The government is consulting on making changes to the stamp duty rules on mixed-use and multiple dwelling transactions. The proposed changes, which are significant, are unlikely to be introduced until autumn 2022.
Currently, transactions that are not exclusively in residential property suffer up to 12% less stamp duty. The mixed-use rule applies to the purchase of a single building with commercial use and residential use (eg. retail at ground level and flats above), as well as the purchase of a mixed portfolio of exclusively residential properties and exclusively commercial properties.
It also applies, though, to the purchase of a dwelling with land that is not ‘grounds’ of the dwelling, as well as the purchase of a dwelling with land that is not residential property regardless of its relationship with the dwelling. These last two possibilities have been exploited over recent years.
The government is considering replacing the hard-edged rule with an apportionment rule, such that a portion of the tax that would be due on the total price at the residential rates is added to a portion of the tax that would be due on the total price at the non-residential rates.
It is also consulting on making changes to multiple dwellings relief to prevent the relief being used on annexes. One option is to restrict the availability of the relief to dwellings purchased for a “qualifying business use” (such as trading, development and resale or investment).
Both sets of changes, if implemented, are likely to lead to the demise of a burgeoning reclaim industry, which is the primary target.

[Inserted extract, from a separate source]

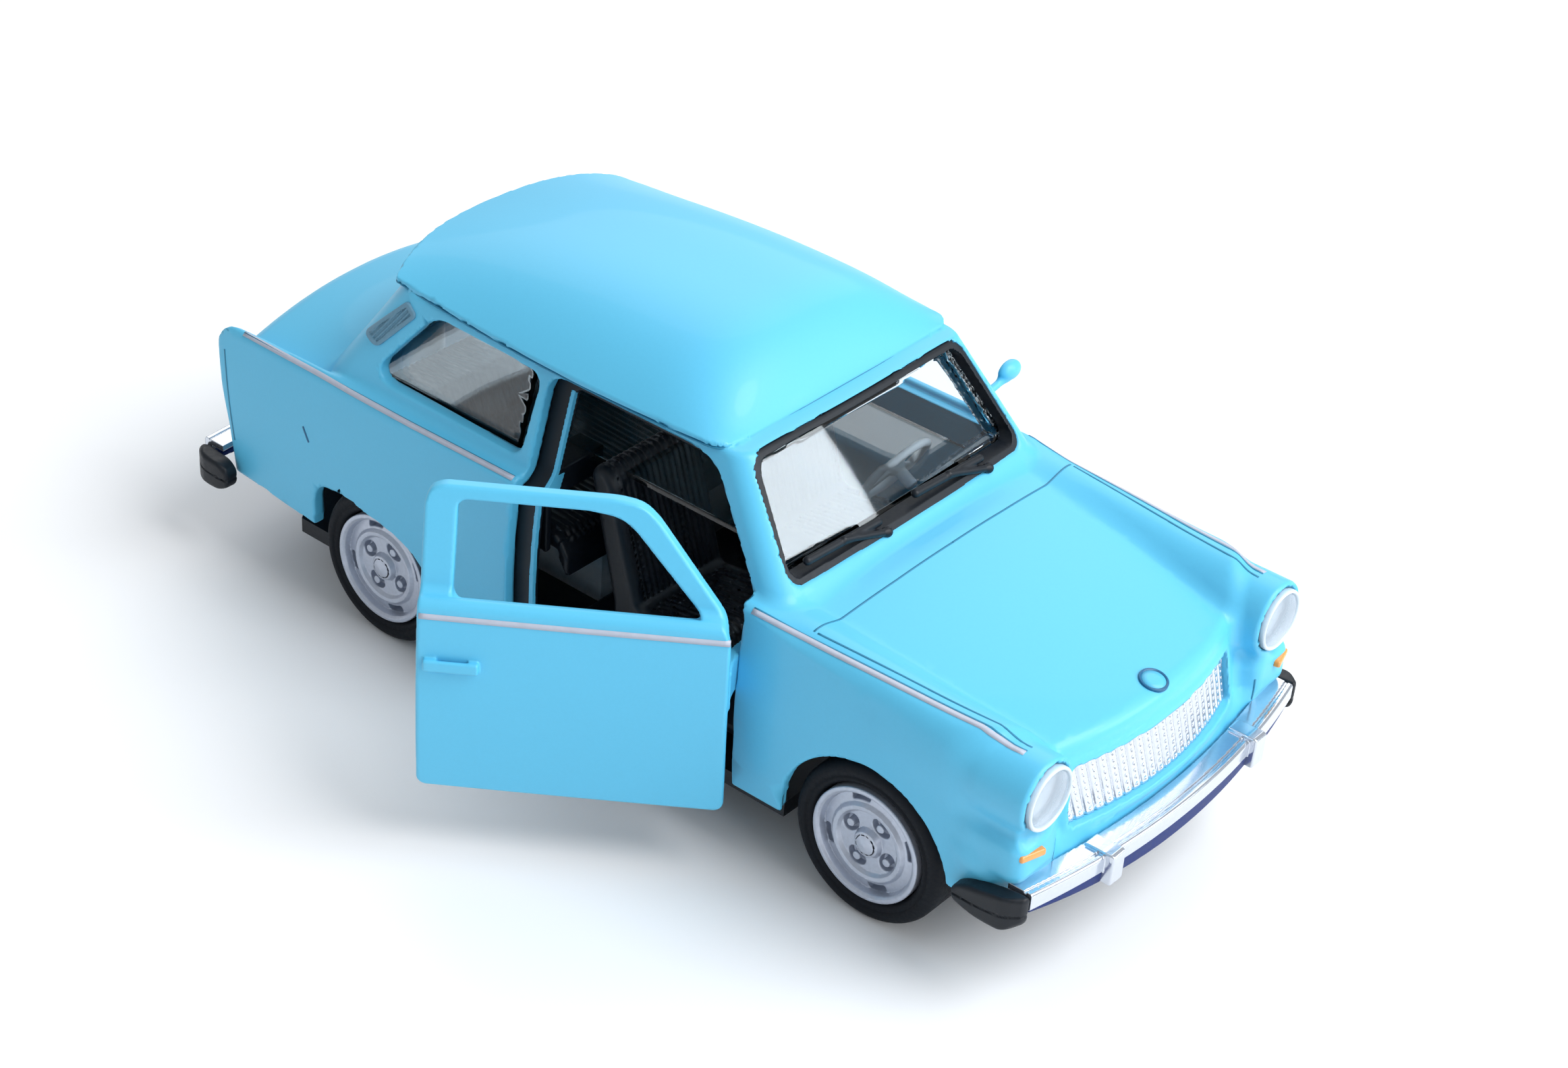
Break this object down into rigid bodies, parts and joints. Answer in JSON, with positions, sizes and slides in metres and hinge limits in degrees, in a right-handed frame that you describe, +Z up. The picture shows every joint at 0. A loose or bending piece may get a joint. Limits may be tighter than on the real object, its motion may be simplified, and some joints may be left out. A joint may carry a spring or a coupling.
{
  "type": "pull back toy car",
  "caption": "Die-cast two-door toy saloon with hinged doors, rubber-tyred wheels on two axles and a geared spring motor that winds when rolled back.",
  "frame": {"origin": "centre of the base plate's flat underside, midway between the axles on the car's centre plane; the wheels reach 5 mm below it", "axes": "+X towards the front bumper, +Y to the car's left, +Z up"},
  "size_m": [0.1062, 0.0655, 0.0425],
  "materials": {
    "body_paint": "gloss light blue paint, grey printed belt lines",
    "black_plastic": "satin moulded black",
    "tyre_rubber": "matte black rubber",
    "silver_plastic": "silver-painted plastic",
    "chrome_plating": "vacuum-plated plastic",
    "steel": "plain drawn steel",
    "clear_plastic": "clear polystyrene",
    "amber_lens": "amber paint on the lamp pod",
    "red_lens": "red transparent plastic",
    "pale_plastic": "pale grey moulded plastic",
    "gear_plastic": "unfilled white acetal"
  },
  "bodies": {
    "chassis": {"base_plate": "black_plastic", "body_shell": "body_paint", "bonnet_badge": "silver_plastic", "dashboard": "black_plastic", "front_bumper_bar": "chrome_plating", "front_left_bumper_corner": "black_plastic", "front_right_bumper_corner": "black_plastic", "front_screw": "steel", "grille": "chrome_plating", "idler_shaft": "steel", "interior_tub": "black_plastic", "left_headlamp_lens": "clear_plastic", "left_headlamp_reflector": "chrome_plating", "left_hinge_pin": "steel", "left_indicator": "amber_lens", "left_tail_lamp": "red_lens", "left_wiper": "black_plastic", "motor_case": "pale_plastic", "motor_cover": "pale_plastic", "rear_bumper_bar": "chrome_plating", "rear_left_bumper_corner": "black_plastic", "rear_right_bumper_corner": "black_plastic", "rear_screw": "steel", "right_headlamp_lens": "clear_plastic", "right_headlamp_reflector": "chrome_plating", "right_hinge_pin": "steel", "right_indicator": "amber_lens", "right_tail_lamp": "red_lens", "right_wiper": "black_plastic", "steering_wheel": "pale_plastic", "window_glazing": "clear_plastic"},
    "left_door": {"left_door": "body_paint", "left_door_mirror": "body_paint"},
    "right_door": {"right_door": "body_paint"},
    "front_wheels": {"front_axle": "steel", "front_left_tyre": "tyre_rubber", "front_left_rim": "silver_plastic", "front_right_tyre": "tyre_rubber", "front_right_rim": "silver_plastic"},
    "rear_wheels": {"rear_axle": "steel", "axle_pinion": "gear_plastic", "rear_left_tyre": "tyre_rubber", "rear_left_rim": "silver_plastic", "rear_right_tyre": "tyre_rubber", "rear_right_rim": "silver_plastic"},
    "idler": {"idler_gear": "gear_plastic"},
    "spring_drum": {"spring_gear": "gear_plastic", "spring_arbor": "steel", "mainspring": "steel"}
  },
  "joints": [
    {"name": "right_door_hinge", "type": "hinge", "parent": "chassis", "child": "right_door", "pos_m": [0.0215, -0.0195, 0.0145], "axis": [0, 0, 1], "range_deg": [-36, 1]},
    {"name": "left_door_hinge", "type": "hinge", "parent": "chassis", "child": "left_door", "pos_m": [0.0215, 0.0195, 0.0145], "axis": [0, 0, -1], "range_deg": [0, 37]},
    {"name": "front_axle_spin", "type": "hinge", "parent": "chassis", "child": "front_wheels", "pos_m": [0.03, 0, 0.003], "axis": [0, 1, 0], "continuous": true},
    {"name": "rear_axle_spin", "type": "hinge", "parent": "chassis", "child": "rear_wheels", "pos_m": [-0.03, 0, 0.003], "axis": [0, 1, 0], "continuous": true},
    {"name": "idler_spin", "type": "hinge", "parent": "chassis", "child": "idler", "pos_m": [-0.02466, 0, 0.0047], "axis": [0, 1, 0], "continuous": true},
    {"name": "spring_spin", "type": "hinge", "parent": "chassis", "child": "spring_drum", "pos_m": [-0.01924, 0, 0.0061], "axis": [0, 1, 0], "continuous": true}
  ],
  "couplings": [
    {"joint": "idler_spin", "follows": "rear_axle_spin", "ratio": -0.55556},
    {"joint": "spring_spin", "follows": "rear_axle_spin", "ratio": 0.22222}
  ]
}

The challenge is to ensure that the changes do not have unintended consequences.
The government defended its decision not to introduce reliefs for businesses from the higher rates and the increased rates for non-resident transactions because of the flexibilities given by the mixed-use rule. By ensuring that businesses always pay the higher rates and increased rates for non-resident transactions on a mixed-use transaction, this is a U-turn.
The consultation gives an opportunity to minimise the effect of the changes on businesses.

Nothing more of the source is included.